The committee’s report notes that there is “funding up to $450,000 per contract.”

The CAO’s report of June 7 explains that representation by outside firms is necessary in connection with the dissolution of the Community Redevelopment Agency because of the city’s interests adverse to the successor agency. It says that the issues to be addressed “require an understanding in redevelopment law, and comments:

“For this work, BB&K is recommended. BB&K is considered one of the premier municipal and redevelopment law firms in California. BB&K has offices in Los Angeles, Irvine/Ontario, Sacramento and Washington, D.C., and is well versed and established within the legal circuits of State redevelopment, including legislation and litigation relative to State redevelopment and economic development fields. Ten law firms were considered for this assignment. The Firm’s proposed rates are very competitive at the hourly rate of $325-Partner and Of-Counsel; $265-Associate; and $150-Paralegal.”

Alan Jackson’s campaign committee yesterday announced the endorsement of the deputy district attorney in his race for the post of DA by Board of Equalization Vice Chair Michelle Steel.

Steel is quoted in a press release as saying:

“In the years ahead California and Los Angeles will face unprecedented public safety challenges. It is critical that we elect our top prosecutor to lead the largest prosecutorial agency in the nation. That top prosecutor without a doubt is Alan Jackson. Alan has been battle-tested and will serve Los Angeles County well as our next District Attorney.”

Her husband, Shawn Steele, is the Republican national committeeman from California and past chair of the state Republican Central Committee.

The press release says:

“Coming off a tremendous victory on Election Night, Alan Jackson remains the frontrunner with the most BOE and law enforcement organization endorsements. Jackson had been endorsed by BOE member George Runner prior to the June 5th Election.”

Jackson’s opponent in the general election is Chief Deputy District Attorney Jackie Lacey, who is endorsed by District Attorney Steve Cooley.

Reggie Littlejohn, a Yale Law School graduate, yesterday spoke at the Victims of Communism memorial in the District of Columbia at a gathering to commemorate five years since the statue was unveiled.

“It is fitting that the Memorial statue itself is a replica of the Goddess of Democracy erected by the students on Tianamen Square–a beacon of hope for those students before they were then so brutally slaughtered by their own government,” she said.

Her remarks were centered on a matter of concern to Women’s Rights Without Frontiers, of which she is president. The group describes itself on its website as “a broad-based, international coalition that opposes forced abortion and sexual slavery in China.”

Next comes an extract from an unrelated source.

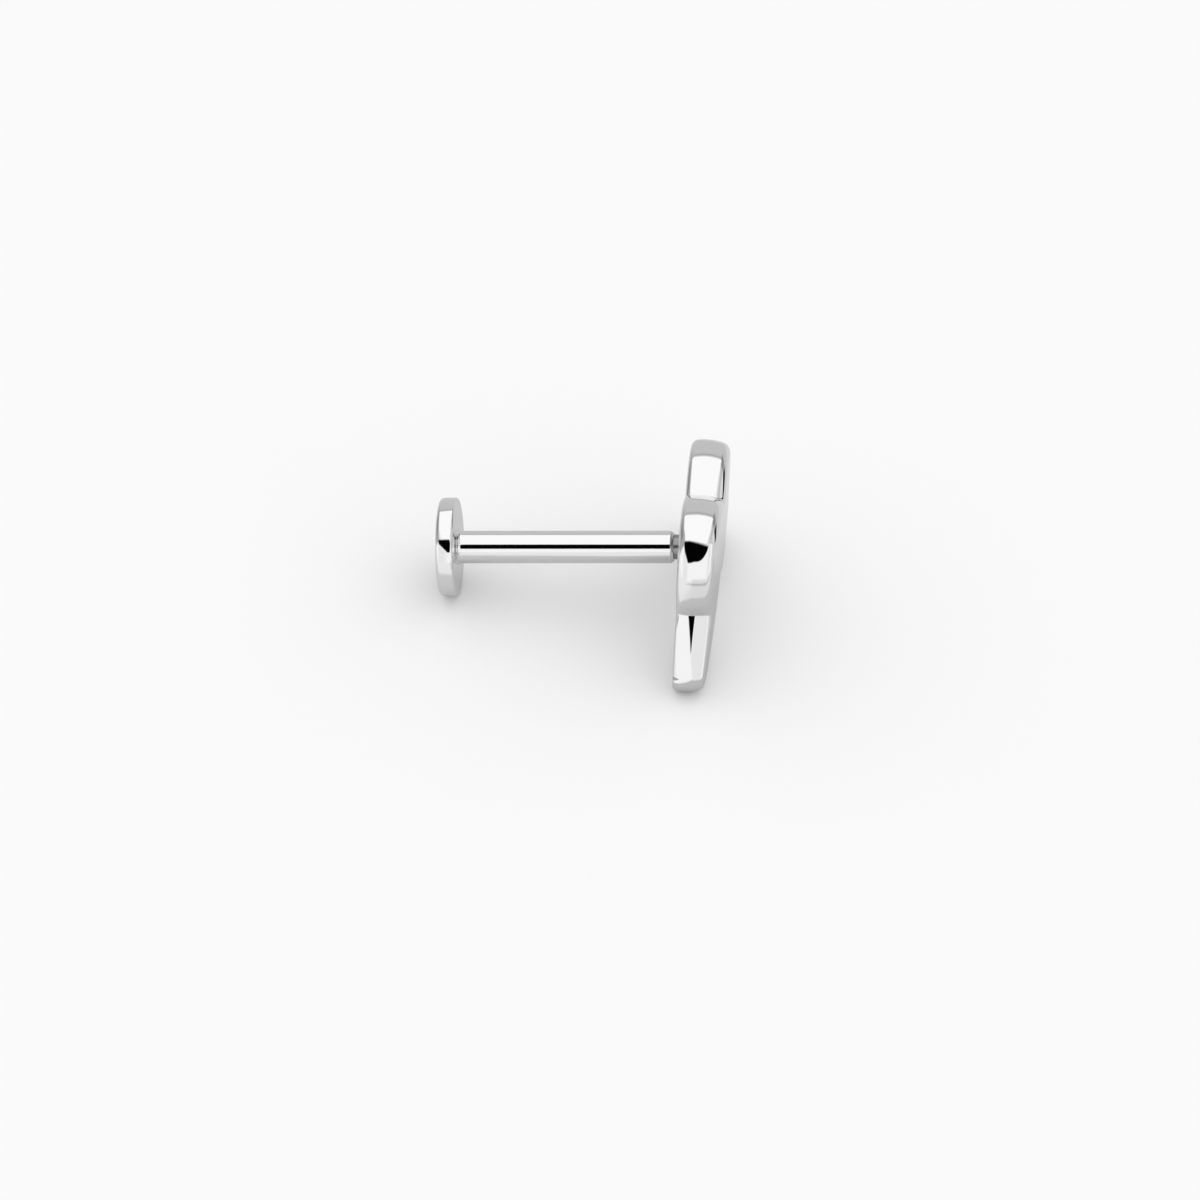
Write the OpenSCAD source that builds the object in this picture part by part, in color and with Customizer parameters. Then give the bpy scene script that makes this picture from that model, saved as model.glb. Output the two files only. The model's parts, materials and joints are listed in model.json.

Littlejohn said the organization “has learned that a woman in Shanxi Province, China, was forcibly aborted at seven months of pregnancy on June 3, 2012 – just last week,” adding:

Feng Jianmei was beaten and dragged into a vehicle by a group of Family Planning Officials while her husband, Deng Jiyuan, was out working. The officials asked for RMB 40,000 [$6,280] in fines from Feng Jianmei’s family. When they did not receive the money, they forcibly aborted Feng at seven months, laying the body of her aborted baby next to her in the bed.

Feng Jianmei is not alone. The Chinese Communist Party estimates that it has “prevented” 400 million lives through its brutal One Child Policy. Every one of these 400 million snuffed out lives is a victim of communism.

Affecting 1.3 billion people, the coercive enforcement of China’s One Child Policy causes more violence against women and girls than any other official policy on earth and any other official policy in the history of the world.

….

The true spirit of Communism is most clearly seen in the faces of the Chinese population control police as they drag women away, beat them, strap them down to tables, and force them to abort babies that they want, up to the ninth month of pregnancy. Whether China will turn and become a free, democratic nation, or whether China will continue down the path of totalitarian destruction, is the greatest issue of the twenty-first century and has vast implications for our own national security. Supporting democracy in China should be among the highest priorities of the leaders of the free world.